## Stated exercise
Show, in full, each line of the data that contains "axes".

• • • • •

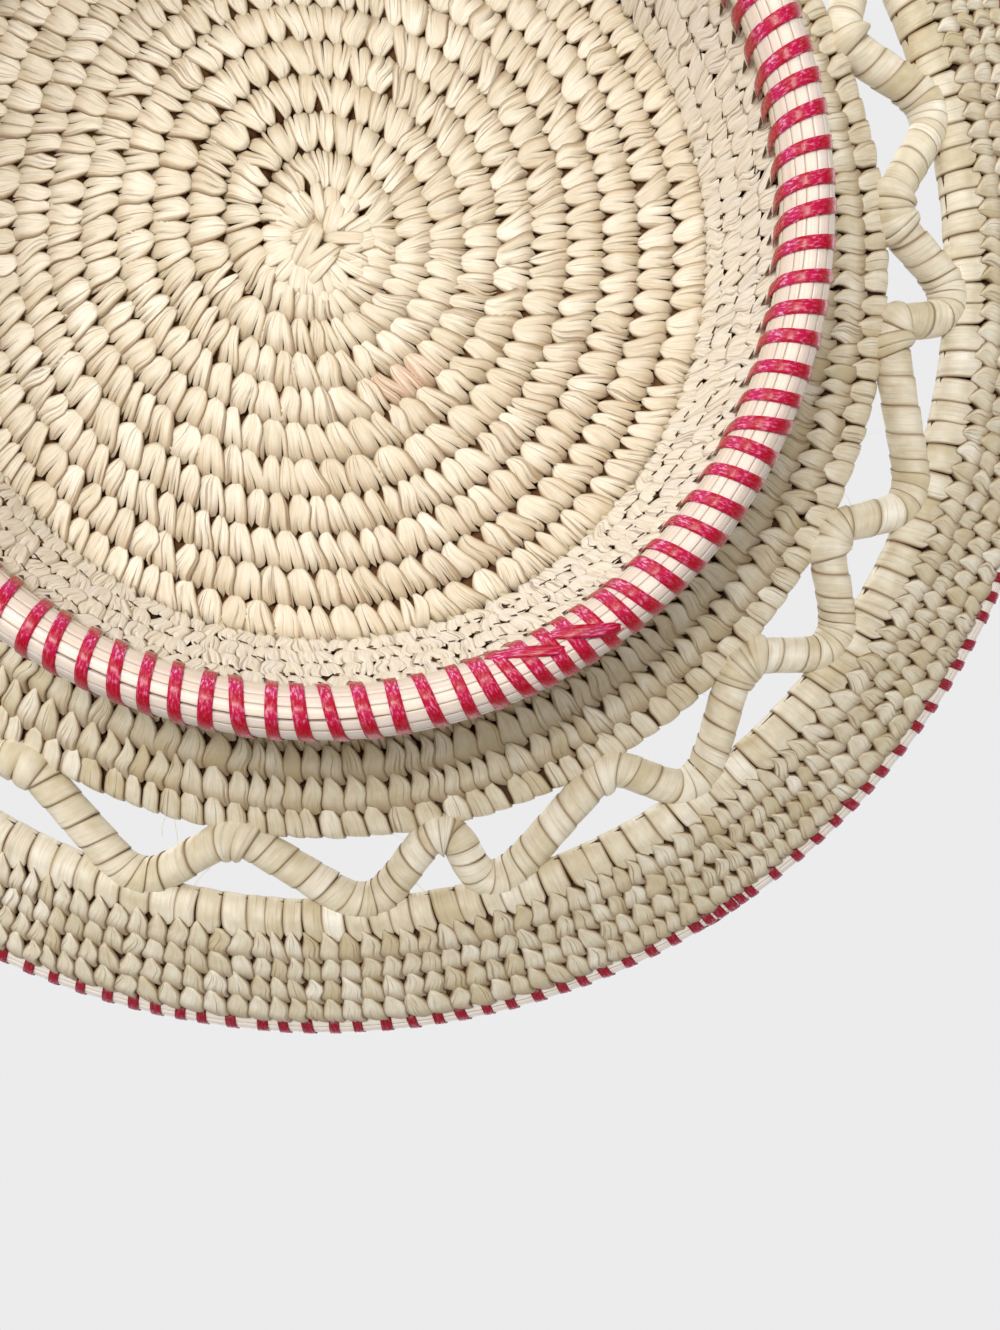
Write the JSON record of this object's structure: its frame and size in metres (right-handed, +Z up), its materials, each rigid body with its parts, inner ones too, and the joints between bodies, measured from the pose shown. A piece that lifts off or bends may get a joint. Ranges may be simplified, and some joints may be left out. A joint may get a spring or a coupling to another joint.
{
  "type": "pedestal basket",
  "caption": "Round coiled straw tray with a zigzag openwork ring and a raised rim, on a flared coiled foot; rim and foot are bound with red ribbon.",
  "frame": {"origin": "on the basket's axis, on the surface that the foot stands on", "axes": "+Z up along the basket's axis; the splice on the foot's bundle is about 60 degrees from +X towards +Y"},
  "size_m": [0.3286, 0.3286, 0.0706],
  "materials": {
    "base_straw": "flat leaf strip sewn over stems, warm straw colour, satin",
    "brim_straw": "flat leaf strip sewn over stems, greyer straw colour, satin",
    "foot_straw": "flat leaf strip sewn over stems, pale, satin",
    "bare_stems": "bundle of bare pale stems, satin",
    "red_ribbon": "crimson plastic ribbon, glossy"
  },
  "bodies": {
    "root": {"centre_knot": "base_straw", "base_coil": "base_straw", "brim_inner_coil": "brim_straw", "openwork_zigzag": "brim_straw", "brim_outer_coil": "brim_straw", "rim_bundle": "bare_stems", "rim_ribbon": "red_ribbon", "rim_splice": "red_ribbon", "foot_coil": "foot_straw", "foot_rim_bundle": "bare_stems", "foot_rim_ribbon": "red_ribbon", "foot_rim_splice": "red_ribbon"}
  },
  "joints": []
}
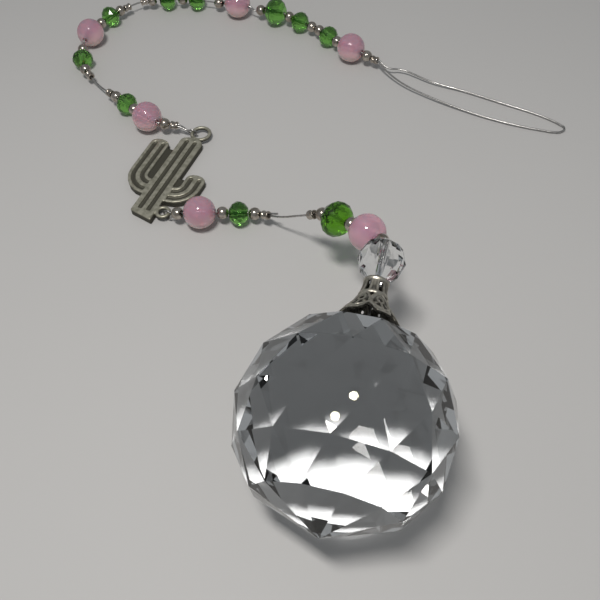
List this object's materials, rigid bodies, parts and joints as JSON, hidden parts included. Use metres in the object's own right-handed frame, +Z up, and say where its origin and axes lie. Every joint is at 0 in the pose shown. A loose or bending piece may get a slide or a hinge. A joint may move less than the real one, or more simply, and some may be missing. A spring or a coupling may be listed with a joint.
{
  "type": "beaded suncatcher",
  "caption": "Suncatcher laid flat: faceted crystal ball with pierced cap, beaded wire strand, cactus charm and a wire loop to hang it by.",
  "frame": {"origin": "On the table straight below the crystal ball's centre, in the facet that the ball rests on.", "axes": "+Z is up from the table. The hanging loop, the charm and the strands lie on the +Y side of the ball; +X is to the right seen from the ball's side."},
  "size_m": [0.1355, 0.1817, 0.0383],
  "materials": {
    "crystal": "clear cut crystal",
    "cap_silver": "antique silver plate",
    "clear_glass": "clear faceted glass",
    "pink_glass": "pink opal glass",
    "green_glass": "green faceted glass",
    "ball_silver": "polished plated metal",
    "crimp_silver": "crimped plated metal",
    "charm_silver": "antique silver casting",
    "steel_wire": "thin beading wire"
  },
  "bodies": {
    "root": {"crystal_ball": "crystal", "filigree_cap": "cap_silver", "clear_bead": "clear_glass", "cactus_charm": "charm_silver", "lower_wire": "steel_wire", "upper_wire": "steel_wire", "hanging_loop_wire": "steel_wire", "pink_bead_a": "pink_glass", "pink_bead_b": "pink_glass", "pink_bead_c": "pink_glass", "pink_bead_d": "pink_glass", "pink_bead_e": "pink_glass", "pink_bead_f": "pink_glass", "green_bead_a": "green_glass", "green_bead_b": "green_glass", "green_bead_c": "green_glass", "green_bead_d1": "green_glass", "green_bead_d2": "green_glass", "green_bead_e1": "green_glass", "green_bead_e2": "green_glass", "green_bead_e3": "green_glass", "green_bead_e4": "green_glass", "green_bead_e5": "green_glass", "silver_ball_a1": "ball_silver", "silver_ball_a2": "ball_silver", "silver_ball_a3": "ball_silver", "silver_ball_b1": "ball_silver", "silver_ball_b2": "ball_silver", "silver_ball_b3": "ball_silver", "silver_ball_c1": "ball_silver", "silver_ball_c2": "ball_silver", "silver_ball_c3": "ball_silver", "silver_ball_d1": "ball_silver", "silver_ball_d2": "ball_silver", "silver_ball_d3": "ball_silver", "silver_ball_d4": "ball_silver", "silver_ball_e1": "ball_silver", "silver_ball_e2": "ball_silver", "silver_ball_e3": "ball_silver", "silver_ball_e4": "ball_silver", "silver_ball_e5": "ball_silver", "silver_ball_e6": "ball_silver", "silver_ball_e7": "ball_silver", "silver_ball_e8": "ball_silver", "silver_ball_e9": "ball_silver", "crimp_a": "crimp_silver", "crimp_b": "crimp_silver", "crimp_c": "crimp_silver", "crimp_c2": "crimp_silver", "crimp_d": "crimp_silver", "crimp_d2": "crimp_silver", "crimp_e": "crimp_silver", "crimp_f": "crimp_silver"}
  },
  "joints": []
}
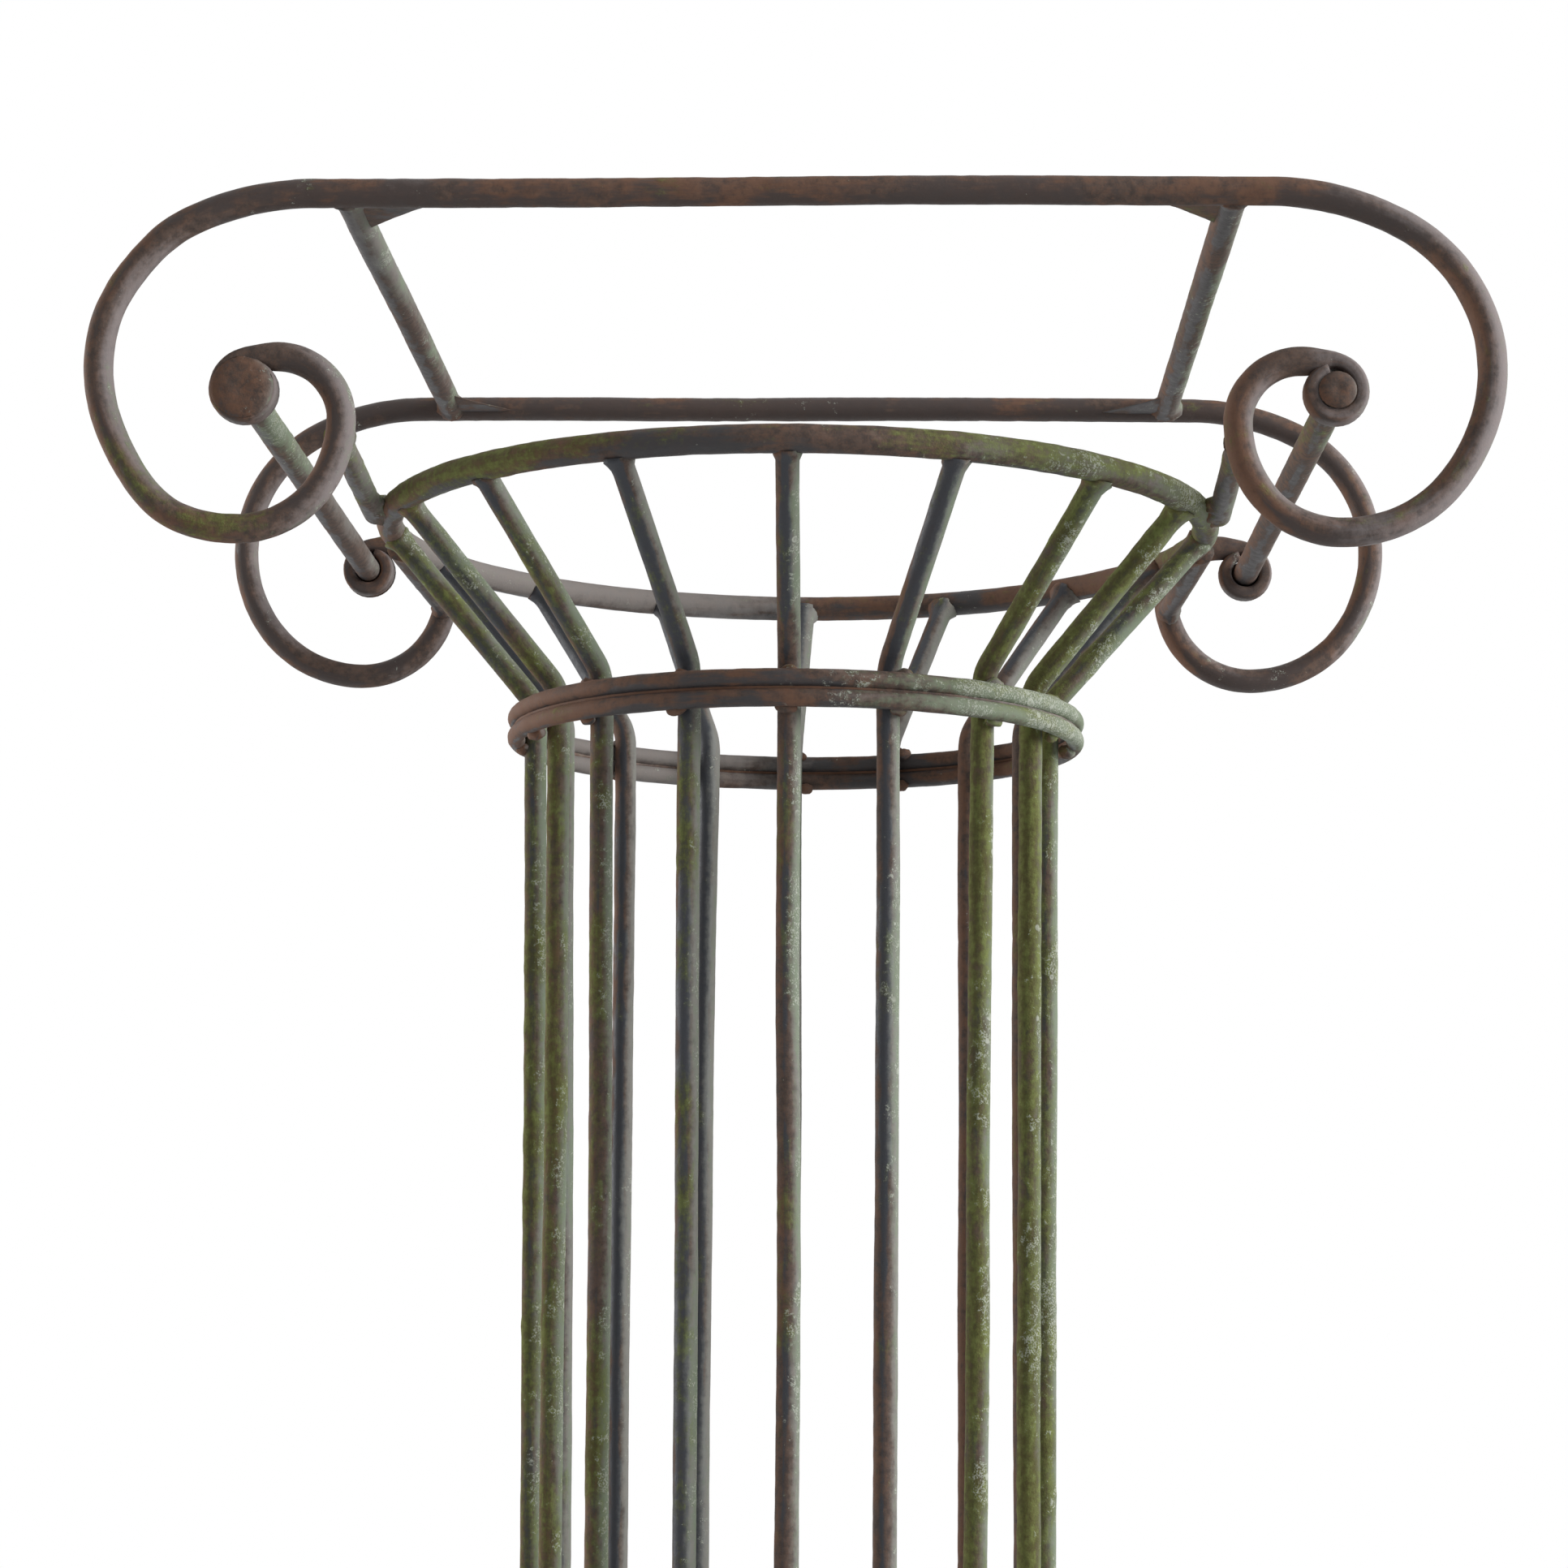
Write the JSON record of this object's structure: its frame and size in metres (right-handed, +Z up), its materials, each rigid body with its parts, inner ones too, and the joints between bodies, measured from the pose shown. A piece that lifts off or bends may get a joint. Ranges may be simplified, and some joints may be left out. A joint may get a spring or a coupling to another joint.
{
  "type": "wirework ionic column",
  "caption": "Tall free-standing garden column of round iron rod, with an open cage shaft, a flared bell and paired scrolls tied front to back.",
  "frame": {"origin": "on the ground, on the column's axis", "axes": "+Z up the column, the scrolls face -Y and +Y, +X to the right seen from the front"},
  "size_m": [0.5614, 0.3744, 2.05],
  "materials": {
    "upright_rods": "rusted, with moss and lichen",
    "rings": "rusted, with moss and lichen",
    "scrolls": "rusted",
    "ties": "rusted, with moss"
  },
  "bodies": {
    "root": {"shaft_rod_01": "upright_rods", "shaft_rod_02": "upright_rods", "shaft_rod_03": "upright_rods", "shaft_rod_04": "upright_rods", "shaft_rod_05": "upright_rods", "shaft_rod_06": "upright_rods", "shaft_rod_07": "upright_rods", "shaft_rod_08": "upright_rods", "shaft_rod_09": "upright_rods", "shaft_rod_10": "upright_rods", "shaft_rod_11": "upright_rods", "shaft_rod_12": "upright_rods", "shaft_rod_13": "upright_rods", "shaft_rod_14": "upright_rods", "shaft_rod_15": "upright_rods", "shaft_rod_16": "upright_rods", "bell_ring": "rings", "upper_neck_band": "rings", "lower_neck_band": "rings", "upper_base_band": "rings", "lower_base_band": "rings", "foot_ring": "rings", "front_scroll": "scrolls", "back_scroll": "scrolls", "left_eye_rod": "ties", "right_eye_rod": "ties", "front_left_carry_rod": "ties", "front_right_carry_rod": "ties", "back_left_carry_rod": "ties", "back_right_carry_rod": "ties", "left_crossbar": "ties", "right_crossbar": "ties"}
  },
  "joints": []
}
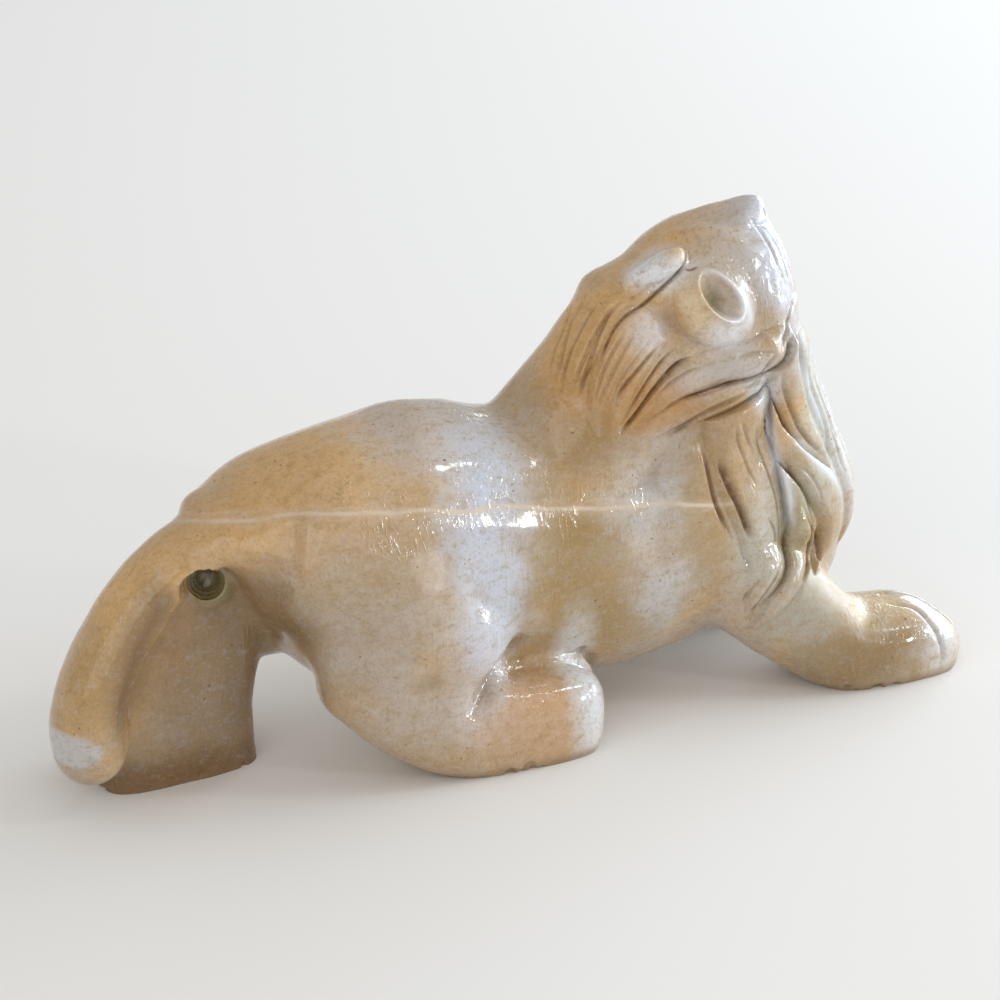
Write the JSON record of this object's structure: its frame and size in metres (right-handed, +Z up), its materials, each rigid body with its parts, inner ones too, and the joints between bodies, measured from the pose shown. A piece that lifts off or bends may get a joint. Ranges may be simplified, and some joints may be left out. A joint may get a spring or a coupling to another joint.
{
  "type": "guardian lion statue",
  "caption": "Recumbent guardian lion carved from one piece of polished veined stone, chin raised, mane in locks, one hind leg stretched back under a thick hanging tail.",
  "frame": {"origin": "centre of the bounding box on the floor the soles stand on", "axes": "+X toward the lion's head along its length, +Y toward its left side, where one hind leg is stretched back, +Z up"},
  "size_m": [0.108, 0.0338, 0.0577],
  "materials": {
    "stone": "polished"
  },
  "bodies": {
    "root": {"lion": "stone"}
  },
  "joints": []
}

• • • • •

## Reply to the task
  "frame": {"origin": "on the basket's axis, on the surface that the foot stands on", "axes": "+Z up along the basket's axis; the splice on the foot's bundle is about 60 degrees from +X towards +Y"},
List this object's materials, rigid bodies, parts and joints as JSON, hidden parts included. Use metres in the object's own right-handed frame, +Z up, and say where its origin and axes lie. Every joint is at 0 in the pose shown. A loose or bending piece may get a slide or a hinge. A joint may move less than the real one, or more simply, and some may be missing. A spring or a coupling may be listed with a joint.
  "frame": {"origin": "On the table straight below the crystal ball's centre, in the facet that the ball rests on.", "axes": "+Z is up from the table. The hanging loop, the charm and the strands lie on the +Y side of the ball; +X is to the right seen from the ball's side."},
  "frame": {"origin": "on the ground, on the column's axis", "axes": "+Z up the column, the scrolls face -Y and +Y, +X to the right seen from the front"},
  "frame": {"origin": "centre of the bounding box on the floor the soles stand on", "axes": "+X toward the lion's head along its length, +Y toward its left side, where one hind leg is stretched back, +Z up"},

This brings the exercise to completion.